Le persone timide temono fortemente di rivelare la propria timidezza, soprattutto quando a questa associano l’idea di debolezza, di incompletezza, di fallimento.
La persona timida non avverte su di sé l’imperfezione dovuta all’essere un umano, ma l’imperfezione che va oltre la normalità, anzi, che delinea la anormalità.
Talvolta si sente sbagliata, difettosa per nascita; in altri casi, prevale l’idea del fallimento di sé come persona; spesso, si convince di essere incapace di raggiungere gli scopi, di trovare soluzioni congrue, di fronteggiare efficacemente situazioni ed eventi; anche il pensiero di essere inabile alla socialità è da annoverare tra i convincimenti limitanti che caratterizzano la definizione del sé degli individui timidi.

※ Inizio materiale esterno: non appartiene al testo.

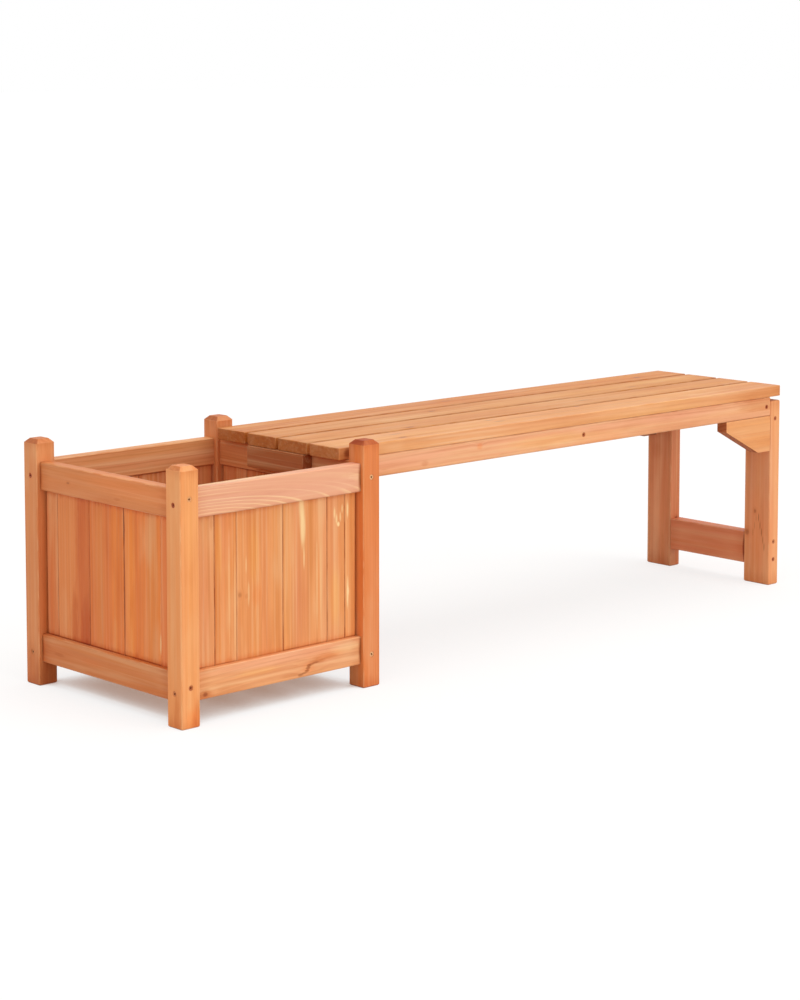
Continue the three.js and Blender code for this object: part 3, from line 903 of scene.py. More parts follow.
def post_screws(node):
    """Where a post's screws go in: places on its two outer faces, and the way each one points."""
    low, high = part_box(node)
    middle = middle_of(node)
    out_x = -1.0 if "_end" in node else 1.0
    out_y = -1.0 if "_front" in node else 1.0
    lift = out_x * screw_stagger
    face_x = low.x if out_x < 0 else high.x
    face_y = low.y if out_y < 0 else high.y
    found = []
    for z in screw_lines:
        found.append((Vector((face_x, middle.y, z + lift)), Vector((-out_x, 0.0, 0.0))))
        found.append((Vector((middle.x, face_y, z - lift)), Vector((0.0, -out_y, 0.0))))
    return found


# %% Posts
post_facts = {
    "planter_post_front_end": {
        "base": "#f1a060",
        "ends": {"-x": 0.55, "-y": 0.0, "+x": 0.5, "+y": 0.3, "end": 0.0},
        "marks": [
            # This warm tint over the whole -x face is painted shade: the warmer colour this shaded side
            # takes on.
            Mark("hot", "-x", 0.5, 0.5, 0.030, 14.0, 0.28),
            Mark("hot", "-y", 0.02, 0.6, 0.018, 1.6, 0.7, 0.8),
            Mark("deep", "-y", 0.03, 0.85, 0.008, 5.0, 0.8, 0.8),
            Mark("deep", "-x", 0.04, 0.35, 0.008, 6.0, 0.6, 0.8),
            Mark("light", "-y", 0.78, 0.5, 0.016, 5.0, 0.8, 0.3),
        ],
    },
    "planter_post_front_bench": {
        "base": "#e58549",
        "ends": {"-x": 1.0, "-y": 0.7, "+x": 0.7, "+y": 0.8, "end": 0.8},
        "marks": [Mark("deep", "-x", 1.0, 0.5, 0.018, 0.5)],
    },
    "planter_post_back_end": {
        "base": "#e08d55",
        "ends": {"-x": 0.8, "-y": 0.2, "+x": 0.6, "+y": 0.6, "end": 0.35},
        "marks": [
            Mark("deep", "-y", 0.38, 0.62, 0.016, 12.0, 0.8, 0.3),
            Mark("light", "-y", 0.97, 0.5, 0.034, 1.3, 1.0),
            Mark("deep", "-x", 0.06, 0.5, 0.022, 2.4, 0.75, 0.6),
            Mark("deep", "-y", 0.03, 0.6, 0.026, 1.8, 0.9, 0.4),
        ],
    },
    "planter_post_back_bench": {
        "base": "#e08d55",
        "ends": {"-x": 0.8, "-y": 0.3, "+x": 0.6, "+y": 0.6, "end": 0.35},
    },
}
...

Spesso, si sentono tutte queste cose messe insieme.
Nella timidezza, la diversità di sé che si avverte rispetto agli altri, è di quelle che creano un solco ben profondo tra la propria persona e l’ambiente cui si vorrebbe appartenere o all’insieme sociale.
È una diversità sentita come fattore socialmente escludente, isolante, marginalizzante; in pratica, che impedisce di vivere un sentimento di appartenenza e godere dell’accettazione da parte degli altri.

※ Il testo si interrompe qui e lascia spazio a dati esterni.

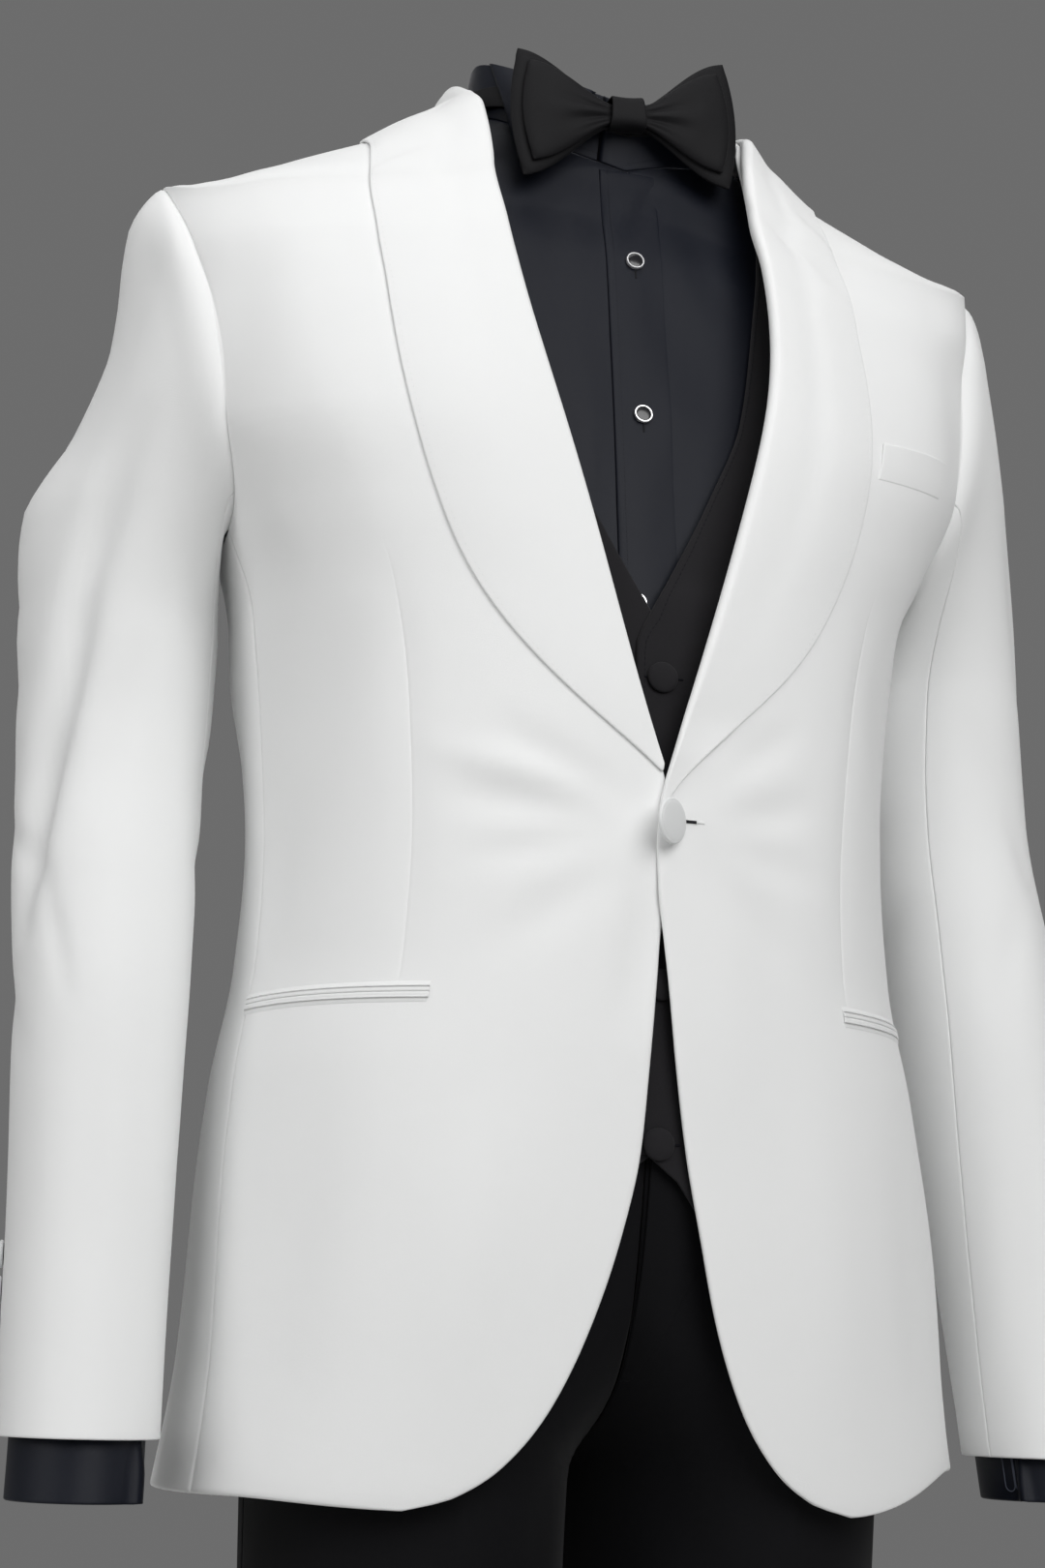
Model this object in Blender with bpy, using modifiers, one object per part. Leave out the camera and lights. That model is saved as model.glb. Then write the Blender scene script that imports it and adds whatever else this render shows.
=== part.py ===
"""A worn evening suit: white shawl-collar jacket, black waistcoat, dark shirt, bow tie and trousers.

Each garment hangs on a form: level sections whose sizes stand in a table, joined by smooth curves.
A cloth piece is the patch of its form between two seams, given a wall, and 0.3 mm from its neighbour.
Tables hold millimetres and degrees, and the meshes are in metres: +Z up, front towards -Y, the wearer's
left at +X. The origin is the middle of the neck, level with the shoulder seams' inner ends.
A "drop" is a distance below the origin. An angle round a form is 0 at the centre front and 90 at a side.
"""

import bmesh
import bpy
import numpy as np
from mathutils import Vector

MM = 0.001
SEAM_GAP = 0.3
FLY_WALL = 0.8
WAISTBAND = (503, 536.5)
WALLS = {"jacket": 2.0, "waistcoat": 1.5, "shirt": 1.0, "cuff": 2.4, "trousers": 1.5, "bow": 1.6}
SIDES = {"right": -1, "left": 1}

FINISHES = {  # colour, roughness, metallic
    "white wool": ((0.80, 0.81, 0.80), 0.75, 0.0),
    "white covered button": ((0.72, 0.73, 0.73), 0.6, 0.0),
    "black wool": ((0.018, 0.018, 0.022), 0.8, 0.0),
    "navy sateen": ((0.020, 0.024, 0.036), 0.45, 0.0),
    "charcoal grosgrain": ((0.030, 0.028, 0.033), 0.7, 0.0),
    "stud metal": ((0.55, 0.56, 0.58), 0.25, 1.0),
}


def table(columns, *rows):
    """Named columns of numbers."""
    return dict(zip(columns.split(), np.array(rows, float).T))


# Sections of the jacket and of the shirt: half width, then how far front, widest line and back lie
# along Y, then the squareness of the oval (2 is an ellipse).
JACKET = table(
    "drop half front side back square",
    (-34, 77, -58, 5, 72, 2.3), (-17, 80, -62, 6, 75, 2.3), (0, 86, -75, 8, 82, 2.5),
    (20, 128, -76, 8, 92, 2.2), (44, 186, -83, 10, 103, 2.15), (62, 229, -88, 11, 112, 2.1), (100, 230, -105, 11, 119, 2.6),
    (150, 228, -120, 12, 124, 2.8), (200, 219, -131, 12, 126, 2.8), (252, 197, -138, 12, 126, 2.6),
    (300, 181, -142, 12, 124, 2.4), (360, 174, -145, 12, 122, 2.3), (420, 171, -146, 12, 122, 2.3),
    (480, 175, -145.5, 13, 127, 2.3), (540, 186, -145, 14, 134, 2.4), (600, 193, -144, 15, 139, 2.5),
    (680, 198, -141, 15, 142, 2.6), (755, 210, -138, 15, 145, 2.6),
)
SHIRT = table(
    "drop half front side back square",
    (6, 75, -60, 3, 66, 2.1), (15, 93, -61, 4, 72, 2.1), (31, 128, -62, 6, 84, 2.1), (72, 206, -70, 8, 98, 2.1),
    (100, 205, -80, 8, 106, 2.4), (150, 196, -91, 10, 111, 2.6), (200, 180, -101, 10, 113, 2.6),
    (250, 164.5, -110, 10, 112, 2.5), (300, 157, -118, 10, 109, 2.4), (350, 151, -124, 10, 106, 2.3),
    (420, 147, -127, 10, 104, 2.3), (480, 148, -127, 10, 106, 2.3), (540, 152, -127, 10, 110, 2.3),
    (640, 158, -127, 10, 114, 2.3),
)
WAISTCOAT = table(
    "drop half front side back square",
    (4, 80.6, -65, 3, 72.6, 2.1), (10, 93, -66, 4, 78, 2.1), (24.3, 128, -67, 6, 91, 2.1),
    (65.3, 216, -75, 8, 107, 2.1), (100, 214, -86, 8, 114, 2.4), (150, 205, -97, 10, 119, 2.6),
    (200, 189, -107.5, 10, 121, 2.6), (250, 177, -116.5, 10, 120, 2.5), (300, 166, -124.5, 10, 117, 2.4),
    (350, 160, -130.5, 10, 114, 2.3), (420, 156, -133.5, 10, 112, 2.3), (480, 157, -134.5, 10, 114.5, 2.3),
    (505, 163, -136, 10, 119, 2.35), (560, 173, -136.5, 10, 128.5, 2.5), (640, 187, -137, 10, 142, 2.7),
)
# One trouser leg: where its section is centred, its half width, and front, side line and back along Y.
# Above the crotch the section runs past the centre plane, and the cloth stops there.
TROUSERS = table(
    "drop centre half front side back square",
    (500, 0, 158, -131.5, 10, 113, 2.3), (560, 12, 154, -133, 10, 120, 2.3),
    (620, 36, 134, -130, 11, 127, 2.2), (680, 64, 106, -126, 12, 128, 2.1),
    (735, 83, 81.5, -119, 12, 122, 2.0), (900, 92, 68, -100, 11, 103, 2.0),
    (1060, 98, 62, -88, 8, 88, 2.0), (1250, 103, 57, -80, 5, 84, 2.0),
    (1520, 108, 54, -77, 5, 82, 2.0),
)
# The suit hangs a little to the wearer's right, by these amounts at the sides, and lower on the left shoulder.
# Less than 0 is higher: the sleeve heads stand up at the shoulders' ends.
ASIDE = table(
    "drop left right",
    (0, 3, 4), (60, 1, 11), (100, 8, 9), (130, 12, 6), (200, 10, 3), (250, 9, 1.5), (300, 8, 3),
    (420, 6, 4.5), (520, 4, 3), (640, 1, 0), (700, 0, 0),
)
SHOULDERS = table(
    "x down",
    (-240, -4), (-231, -3), (-225, 3), (-216, 8), (-200, 10), (-183, 8.7), (-105, 7), (-80, 2), (-60, 0),
    (20, 0), (80, 15), (120, 20), (180, 20), (214, 13.5), (230, 5),
)
LOWERED = (60, 300)  # drops between which that fades out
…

Gli individui timidi travolti da questa auto percezione negativa di sé, che raccoglie l’insieme delle idee di inadeguatezza e di precaria o mancante appartenenza, si sentono nudi, troppo trasparenti agli occhi degli altri, troppo fragili e deboli.
Per ogni soggetto timido, nell’incrociare lo sguardo degli altri è insita un’alta minaccia, il rischio altissimo, anzi, pressoché certo, di rendere evidente, fin troppo, la propria trasparenza; quella per la quale, debolezze e inadeguatezze proprie si rendono ben visibili.
Chiaramente, per una persona timida, si tratta di una visibilità in negativo che apre la strada al giudizio negativo altrui e, di conseguenza, all’ostracismo sociale.
In verità, la visibilità delle qualità negative, è cosa da cui si tengono lontano un po’ tutti, anche coloro che non hanno problemi di timidezza o di altro genere. Infatti, per perseguire lo scopo dell’accettazione sociale, ogni individuo tende sempre a porre in evidenza le sole qualità positive. La differenza è riscontrabile nel fatto che nella timidezza, tale scopo è oggetto di assillanti processi cognitivi e metacognitivi.
In altri termini, il non voler apparire negativamente è una ossessione che spinge gli individui timidi persino a perseguire l’antiscopo.
In ciò non si evidenzia soltanto il problema dell’accettazione, ma anche quello del controllo; ciò perché le persone timide tendono a una pressante attività di controllo sia delle proprie reazioni che riguardano le movenze, le espressioni facciali, le sensazioni fisiche, le emozioni; sia gli atteggiamenti altrui da cui poi scaturiscono il sentirsi osservati e giudicati.
Così stanno sempre a chiedersi come appaiono agli altri, a valutare se sono goffi o meno, se emerge qualche espressione facciale non consona, a essere terrorizzati all’idea di arrossire, a chiedersi se sono stati scoperti.
In certi casi, entra in gioco la vergogna. Percependosi negativamente, come soggetto inadeguato, incapace, inabile socialmente, non attraente come persona, la persona timida sente venir meno la propria dignità personale, sente di non corrispondere a quei valori cui conferisce importanza primaria. Questa discrepanza, la mancata convergenza tra i propri valori primari e il proprio essere, la pongono in una sorta di condizione di peccato, di mancato rispetto di regole che essa stessa assume come principi fondanti.
Per certi versi, la vergogna si delinea come mancanza del rispetto e dell’affermazione del sé: in questo si consuma la perdita della dignità personale. L’individuo timido si vergogna di apparire senza dignità.
Nella timidezza, incrociare gli sguardi degli altri costituisce un problema perché tale attività è vissuta come un mettere a repentaglio la propria credibilità.
Questo problema è ben più comprensibile quando si pensa al fatto che nelle ansie sociali, il giudizio negativo degli altri assume notevole importanza giacché determina le sorti riguardanti l’appartenenza sociale e, dunque il sentirsi accettati.